Artigos de Braulio Tavares em sua coluna diária no "Jornal da Paraíba" (Campina Grande-PB), desde o 0001 (23 de março de 2003) até o 4098 (10 de abril de 2016). Do 4099 em diante, os textos estão sendo publicados apenas neste blog, devido ao fim da publicação do jornal impresso.
quarta-feira, 10 de fevereiro de 2010
1635) Com música nos ouvidos (8.6.2008)
(Kipling, por Don Coker)
Já se disse que a poesia vai deixando de ser poesia à medida que se afasta da música. Claro que isto não vale para as formas mais recentes de poesia, formas visualistas, geometrizadas, que usam o Espaço em vez do Tempo; formas que são criadas para a Página e só se realizam na Página. Nada contra! Mas a presente consagração acadêmica que esse tipo de poesia vem obtendo desde o Concretismo dos anos 1960 precisa ser contrabalançada com um saudável retorno à poesia que se realiza no Tempo, e não no Espaço; a poesia que pensa nos sons das palavras, e não no formato das letras que as compõem. Nem tanto ao mar, nem tanto à terra, companheiros!

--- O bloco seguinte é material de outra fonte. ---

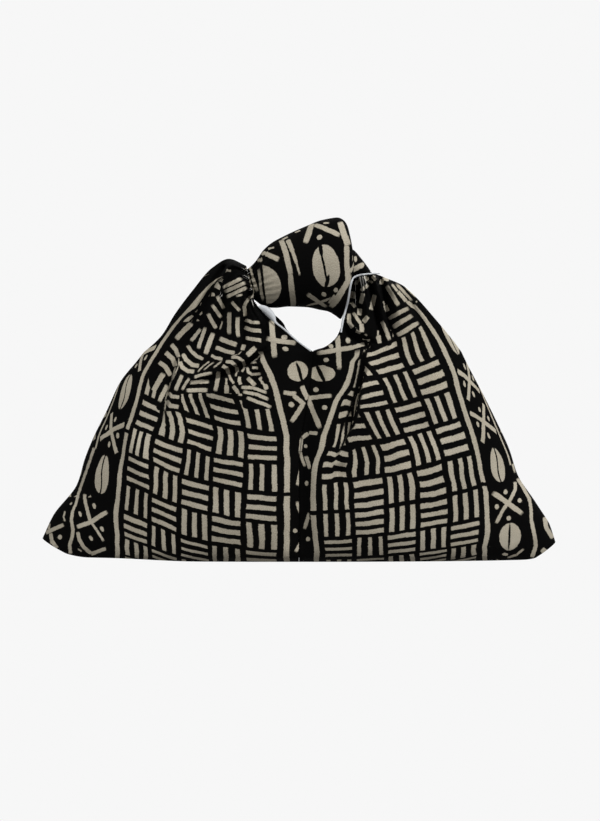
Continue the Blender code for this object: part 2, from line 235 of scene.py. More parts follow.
# The border's cross with four dots and its cowrie bean, in millimetres and radians
motifLook = {
    "armTurns": (0.72, -0.95),
    "armHalf": 2.7,
    "armReach": 22.0,
    "dots": ((12.5, 1.0), (-12.0, -1.0), (1.0, 13.0), (-1.0, -13.0)),
    "dotHalf": 2.3,
    "dotReach": 3.0,
    "beanHalf": 10.5,
    "beanReach": 18.5,
    "slitHalf": 0.8,
    "slitSway": 1.5,
    "slitPeriod": 7.0,
}
# The bars of a basket block, as shares of the block, each with how far chance may move it
basketLook = {"shift": 0.05, "barHalf": (0.243, 0.09), "barReach": (0.435, 0.03)}
# The canvas: its ground and its print at their darkest and palest
clothLook = {
    "ground": ((0.0004, 0.0004, 0.0004, 1), (0.0024, 0.0023, 0.0022, 1)),
    "print": ((0.365, 0.325, 0.245, 1), (0.475, 0.435, 0.355, 1)),
    "printedShine": 0.03,
    "plainShine": 0.2,
    "plainDark": 0.72,
    "printedBump": 0.0006,
    "plainBump": 0.0005,
}

# The crosses and cowrie beans up the outer border, by their height on the cloth
motifColumns = "kind v"
leftMotifs = rowsOf(
    motifColumns, ("bean", -48), ("cross", -9), ("bean", 35), ("cross", 82), ("bean", 124), ("cross", 161),
    ("none", 200),
)
rightMotifs = rowsOf(
    motifColumns, ("bean", -62), ("cross", -28), ("bean", 1), ("cross", 30), ("bean", 62), ("cross", 106),
    ("cross", 144), ("bean", 182), ("none", 215),
)


def barsOf(*lines):
    # Each line is half a bar's width, then the columns and rows of the photo that it runs through, as read
    marks = []
    for half, *path in lines:
        stops = list(zip(path[::2], path[1::2]))
        for i, ((x0, y0), (x1, y1)) in enumerate(zip(stops, stops[1:])):
            # Where a bar bends, its steps overlap by most of half its width
            length = math.hypot(x1 - x0, y1 - y0)
            before, after = [0.8 * half / length * inside for inside in (i > 0, i < len(stops) - 2)]
            x0, x1 = x0 - (x1 - x0) * before, x1 + (x1 - x0) * after
            y0, y1 = y0 - (y1 - y0) * before, y1 + (y1 - y0) * after
            marks.append({
                "x": (x0 + x1) / 2 - studio["middleColumn"],
                "height": studio["floorLine"] - (y0 + y1) / 2,
                "half": half,
                "reach": math.hypot(x1 - x0, y1 - y0) / 2,
                "turn": math.degrees(math.atan2(x1 - x0, y0 - y1)),
            })
    return marks


# The marks of the middle border: where each sits in the front view in millimetres (x to the right of the middle), its
# half width, half length and turn in degrees from upright, to the right at the top. Where no kind is named it is a bar
markColumns = "x height half reach turn kind"
# The bars by the seam, which both halves carry a part of
seamMarks = barsOf(
    (2, 317.7, 433, 308.6, 432.2), (2, 308.6, 432.6, 302.2, 438.5), (1.8, 301.6, 437.8, 299.7, 452.8),
    (1.6, 299.7, 451.6, 305, 467.4),
)
leftMarks = rowsOf(
    markColumns, (-26, 219.5, 2.9, 19, -5), (-18, 217.5, 2.6, 15, 99), (-15, 221.5, 3.2, 2.6, 0, "oval"),
    (-14, 209.5, 3.4, 2.3, 20, "oval"), (-1, 187.4, 10.2, 10.4, 0, "oval"), (0.8, 185.5, 1.9, 13, -17, "cut"),
    (-9, 165.5, 2.3, 7, 96), (0, 158.5, 2.3, 8, -48), (-8, 154.5, 3.2, 2.9, 0, "oval"),
    (-2, 145.5, 2.6, 11, 34), (6, 165.5, 2.6, 8, -22), (4, 170.5, 2.6, 2, 0, "oval"), (0, 81.5, 1.9, 9, 12),
    (1, 47.5, 1.8, 10, -20), (-4, 27.5, 2.4, 2.2, 0, "oval"), (0, 13.5, 1.8, 8, 30),
) + seamMarks
rightMarks = rowsOf(
    markColumns, (39, 207.5, 2.6, 19, -2), (42, 209.5, 2.5, 25, 80), (49, 218.5, 2.6, 3.2, 0, "oval"),
    (32, 212.5, 2.4, 2.6, 0, "oval"), (27, 198.5, 3, 2.3, 0, "oval"), (23, 184.8, 13.3, 8, 0, "oval"),
    (21.6, 184.5, 2.4, 11, -27, "cut"), (30, 193.4, 2.6, 9, 105, "cut"), (21, 161.5, 2.4, 12, 82),
    (14, 147.5, 2.7, 19, -22), (17, 168.5, 2.9, 2.6, 0, "oval"), (26, 150.5, 2.9, 2.6, 0, "oval"),
    (9, 95.5, 2, 7, -18), (8, 75.5, 2, 2.8, 0, "oval"), (8, 37.5, 1.9, 9, 16), (9, 19.5, 2.3, 2.2, 0, "oval"),
    (6.5, 112, 1.9, 2.2, 0, "oval"),
) + seamMarks

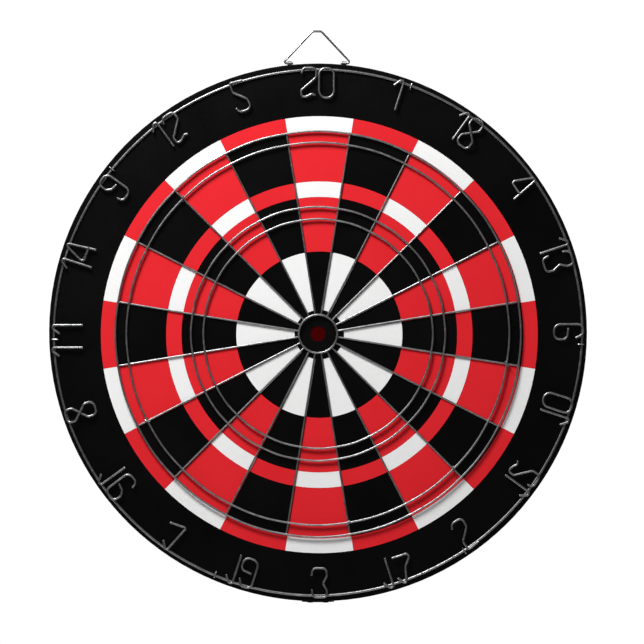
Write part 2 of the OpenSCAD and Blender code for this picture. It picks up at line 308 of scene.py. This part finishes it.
def tube(path, radii, closed=False, sides=14):
    """Verts (metres) and faces of a round wire along a path in mm, with rounded ends."""
    path = [np.array(p, float) for p in path]
    radii = [radii] * len(path) if isinstance(radii, (int, float)) else list(radii)
    if not closed:
        path, radii = round_ends(path, radii)
    n = len(path)
    runs = []
    for i in range(n):
        back = path[i] - path[i - 1] if closed or i else path[1] - path[0]
        ahead = path[(i + 1) % n] - path[i] if closed or i < n - 1 else path[i] - path[i - 1]
        runs.append(unit(unit(back) + unit(ahead)))
    side = unit(np.cross(runs[0], [0.0, 1.0, 0.0] if abs(runs[0][1]) < 0.9 else [1.0, 0.0, 0.0]))
    verts, faces = [], []
    for i in range(n):
        side = unit(side - runs[i] * side.dot(runs[i]))
        up = np.cross(side, runs[i])
        for k in range(sides):
            a = 2 * math.pi * k / sides
            verts.append((path[i] + radii[i] * (math.cos(a) * side + math.sin(a) * up)) * MM)
    for i in range(n if closed else n - 1):
        here, there = i * sides, (i + 1) % n * sides
        for k in range(sides):
            after = (k + 1) % sides
            faces.append((here + k, there + k, there + after, here + after))
    if not closed:
        faces.append(tuple(range(sides)))
        faces.append(tuple((n - 1) * sides + k for k in reversed(range(sides))))
    return verts, faces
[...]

Deus me livre que um dia alguém baixe uma Medida Provisória obrigando todo poema a ter métrica e rima. Digo isto, não porque deteste a métrica e a rima, mas porque as reverencio, cultivo e defendo. Não quero ninguém legislando minha liberdade, ninguém interferindo de fora num domínio que pertence apenas a nós. Porque existem dois tipos de poetas. (OK, existem muitos mais – mas para efeito do presente artigo são dois.) O primeiro é o Poeta Músico, aquele que vê na poesia uma extensão da canção oral das tribos antigas, dos cantos em volta da fogueira, dos contadores de histórias que recorriam a melodias monocórdias e recorrentes para hipnotizar suas audiências e implantar nelas os memes do seu conto. E existe o Poeta Artista Plástico, filho de Johann Gutenberg e Marshall McLuhan (esse casal perpetuamente em crise), filho da revista ilustrada, da foto, da TV, do desenho industrial, da letra-set e do computador. O poeta que trabalha e retrabalha seus caligramas, seus poemas-processo, seus grafismos e leiautes.
Augusto dos Anjos declarou que compunha seus poemas mentalmente, recitando-os e repetindo-os de forma compulsiva, antes de passá-los para a página. Ainda hoje me pergunto se poemas gigantescos como “As Cismas do Destino” foram compostos assim (o que duvido). Outros autores fazem o mesmo por uma questão de hardware. Poetas com deficiência visual, como Jorge Luís Borges e Glauco Mattoso, sentem-se mais à vontade com formas fixas, como o soneto. Elas lhes possibilitam a composição puramente mental (tanto Borges quanto Glauco são notórios insones), pois a própria estrutura de métrica e rima auxilia a memorização.
Diz-se que Rudyard Kipling costumava compor seus poemas de cabeça, enquanto cuidava do jardim. Ficava solfejando hinos protestantes, baixinho, mas as pessoas da família sabiam que ele estava de certa forma “botando letra” nesses hinos – estava compondo um poema valendo-se da estrutura mnemônica do hino. Fico pensando que curiosa tese de doutorado isto poderia render, se alguém de cultura inglesa-protestante se desse o trabalho de comparar os poemas do mestre aos hinos em voga durante o seu tempo de vida. Como dizia o poeta – “de la musique, avant toute chose!”